Les soutiens de mon réseau amical, familial, pour les encouragements, la confiance et l'aide dont je tire une grande force. Les collègues pour m'inspirer, me nourrir de visions et d'expériences riches, me situer et progresser. J'ai croisé de nombreux collègues et partenaires qui m'ont inspirée par leur engagement, force de travail et avec qui j'ai eu un grand plaisir à travailler en complicité.

Récemment, j'ai eu la chance de suivre le premier cycle supérieur de la transition à l'INET et je me suis engagée dans l'association Dirigeantes et Territoires. Ces deux expériences m'ont permis et de rencontrer des professionnels formidables et engagés sur tout le territoire et de développer de nouvelles solidarités très solides.

Quelle est votre citation préférée et pourquoi ?

Fanny Dumont : Plusieurs citations m'inspirent mais celle de Gandhi « Sois le changement que tu veux être pour le monde » reste définitivement et dans le temps ma préférée. Elle dit la force de l'optimisme qui est un de mes traits de caractère. La capacité d'action que nous avons chacun face aux déterminismes pour l'émancipation individuelle et collective avec comme moteur parfois l'indignation mais jamais la renonciation !

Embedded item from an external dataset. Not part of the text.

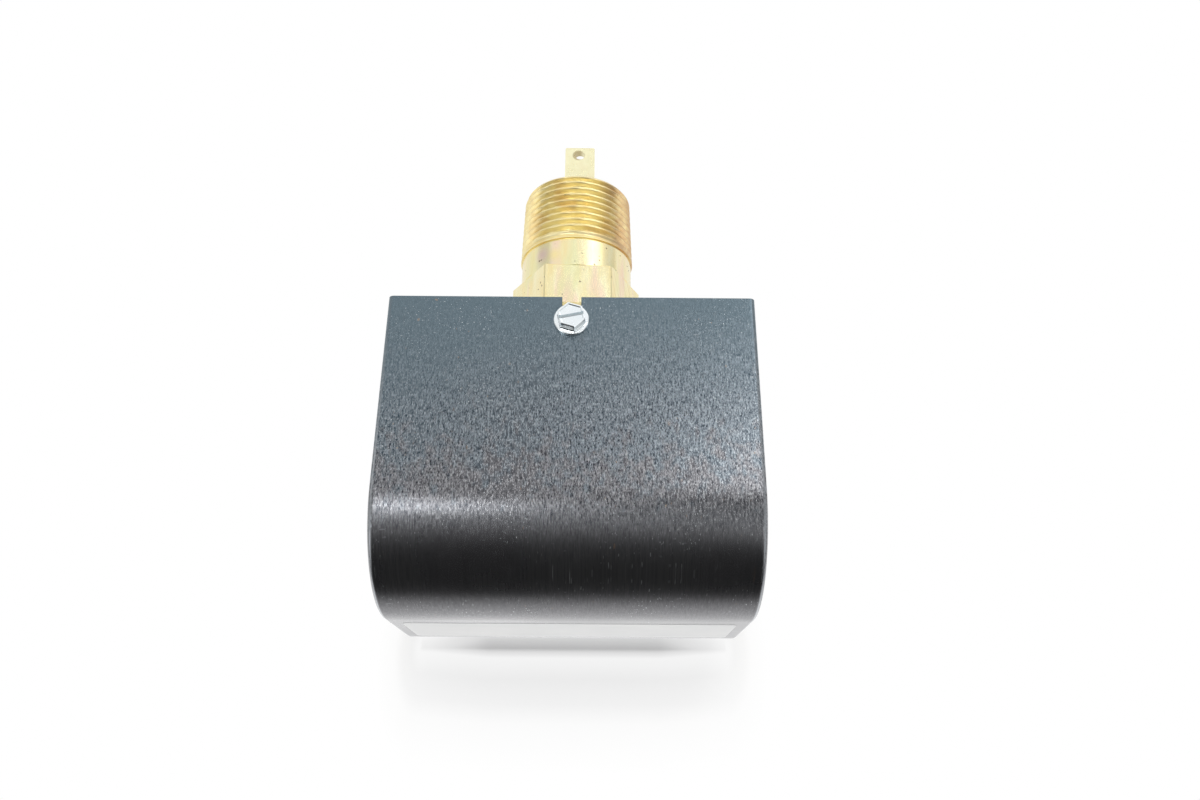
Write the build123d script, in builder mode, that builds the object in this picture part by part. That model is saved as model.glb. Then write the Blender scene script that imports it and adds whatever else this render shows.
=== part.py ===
from build123d import *
import math
import os

os.makedirs("parts", exist_ok=True)

# Lengths are in millimetres. The origin is the middle of the pipe thread's free end.
# +Y points out of the thread, +Z is the front of the enclosure and +X is its right side.

# Enclosure cover: one sheet wrapped over the front, the end and the back
cover_w = 92.6
cover_t = 82.8
cover_edge_y = -55.8
cover_flat = 49.0
bend_r = 27.25
sheet = 1.0
lip_depth = 5.0
side_round = 1.4
slot_w = 4.8
screw_y = cover_edge_y - 6.6
end_y = cover_edge_y - cover_flat - bend_r
half_t = cover_t / 2
fit_gap = 0.1
side_gap = 0.3
tongue_x = 20.0
tongue_half_w = 6.0
tongue_t = 1.2
tongue_len = 7.0
tongue_gap = 0.2
cover_screw_r = 2.05
cover_screw_len = 8.4
washer_r = 4.35
washer_t = 0.9
head_flats = 6.35
head_h = 2.3
head_turn = -17.0
head_round = 0.3

# Label on the end face
label_w = 85.0
label_top_z = 9.4
label_low_z = -14.0
label_t = 0.15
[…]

Quels sont les deux changements les plus importants qui ont impacté votre carrière ?

Fanny Dumont : La mobilité assumée dans différents secteurs d'activités pour occuper des fonctions à des niveaux de responsabilités et des échelons territoriaux variés est un marqueur assumé de mon parcours. À chaque prise de poste, j'ai développé des capacités d'adaptation et d'agilité nouvelles qui me permettent de porter un regard neuf sur mon environnement tout en étant en posture d'apprentissage.

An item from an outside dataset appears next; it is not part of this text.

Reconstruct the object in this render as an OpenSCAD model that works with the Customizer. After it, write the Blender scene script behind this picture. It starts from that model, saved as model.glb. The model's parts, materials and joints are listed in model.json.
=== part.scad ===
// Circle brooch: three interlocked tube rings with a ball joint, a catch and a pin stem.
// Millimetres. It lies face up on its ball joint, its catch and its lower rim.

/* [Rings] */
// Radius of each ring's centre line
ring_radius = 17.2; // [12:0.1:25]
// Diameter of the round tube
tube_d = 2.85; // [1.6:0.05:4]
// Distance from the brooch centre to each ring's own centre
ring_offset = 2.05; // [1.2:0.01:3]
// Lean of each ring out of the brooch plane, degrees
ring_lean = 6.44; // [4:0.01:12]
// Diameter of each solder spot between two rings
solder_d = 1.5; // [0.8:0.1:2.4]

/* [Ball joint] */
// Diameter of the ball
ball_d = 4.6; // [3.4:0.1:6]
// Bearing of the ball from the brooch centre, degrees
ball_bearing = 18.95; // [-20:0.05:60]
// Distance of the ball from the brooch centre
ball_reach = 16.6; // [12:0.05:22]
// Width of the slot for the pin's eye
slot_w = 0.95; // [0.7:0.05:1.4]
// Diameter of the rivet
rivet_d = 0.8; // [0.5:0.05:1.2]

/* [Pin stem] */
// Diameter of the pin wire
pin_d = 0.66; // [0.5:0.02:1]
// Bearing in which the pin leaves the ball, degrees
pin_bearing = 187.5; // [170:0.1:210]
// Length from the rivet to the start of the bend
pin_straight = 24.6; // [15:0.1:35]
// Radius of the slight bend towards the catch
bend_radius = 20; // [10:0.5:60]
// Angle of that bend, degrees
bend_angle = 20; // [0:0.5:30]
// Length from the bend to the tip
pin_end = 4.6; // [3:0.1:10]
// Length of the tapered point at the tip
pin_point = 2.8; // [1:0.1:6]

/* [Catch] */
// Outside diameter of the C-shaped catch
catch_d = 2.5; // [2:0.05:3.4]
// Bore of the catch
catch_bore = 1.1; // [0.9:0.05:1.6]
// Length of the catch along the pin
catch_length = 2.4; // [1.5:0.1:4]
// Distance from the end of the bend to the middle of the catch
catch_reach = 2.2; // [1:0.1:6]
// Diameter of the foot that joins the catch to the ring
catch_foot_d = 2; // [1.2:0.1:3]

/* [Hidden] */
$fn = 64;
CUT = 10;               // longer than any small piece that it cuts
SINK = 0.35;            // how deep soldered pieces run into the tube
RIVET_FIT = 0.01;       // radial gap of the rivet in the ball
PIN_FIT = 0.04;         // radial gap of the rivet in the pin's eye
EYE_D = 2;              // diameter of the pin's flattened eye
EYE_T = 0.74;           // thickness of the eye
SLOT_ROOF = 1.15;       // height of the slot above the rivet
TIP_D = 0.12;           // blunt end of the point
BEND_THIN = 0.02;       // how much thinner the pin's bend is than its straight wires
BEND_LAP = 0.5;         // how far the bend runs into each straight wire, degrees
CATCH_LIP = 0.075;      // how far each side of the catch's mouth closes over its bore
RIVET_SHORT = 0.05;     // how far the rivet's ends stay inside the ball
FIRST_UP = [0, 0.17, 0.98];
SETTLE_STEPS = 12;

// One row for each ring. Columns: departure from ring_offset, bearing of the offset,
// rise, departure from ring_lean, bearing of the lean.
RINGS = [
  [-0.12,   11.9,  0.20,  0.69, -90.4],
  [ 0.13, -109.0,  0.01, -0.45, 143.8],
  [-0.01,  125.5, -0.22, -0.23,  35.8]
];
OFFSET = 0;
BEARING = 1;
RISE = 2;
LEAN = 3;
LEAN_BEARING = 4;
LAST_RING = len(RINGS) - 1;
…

Toutefois, mon arrivée dans l'EPT Plaine Commune sur ce territoire de la Seine-Saint-Denis qui est une terre de contrastes qui concentre à la fois d'énormes précarités et de formidables ressources liées à sa jeunesse, sa diversité, ses solidarités, aux dynamiques urbaines et économiques exceptionnelles en  Europe, m'a fait prendre conscience de ma plus-value pour agir sur des politiques publiques ambitieuses et innovantes.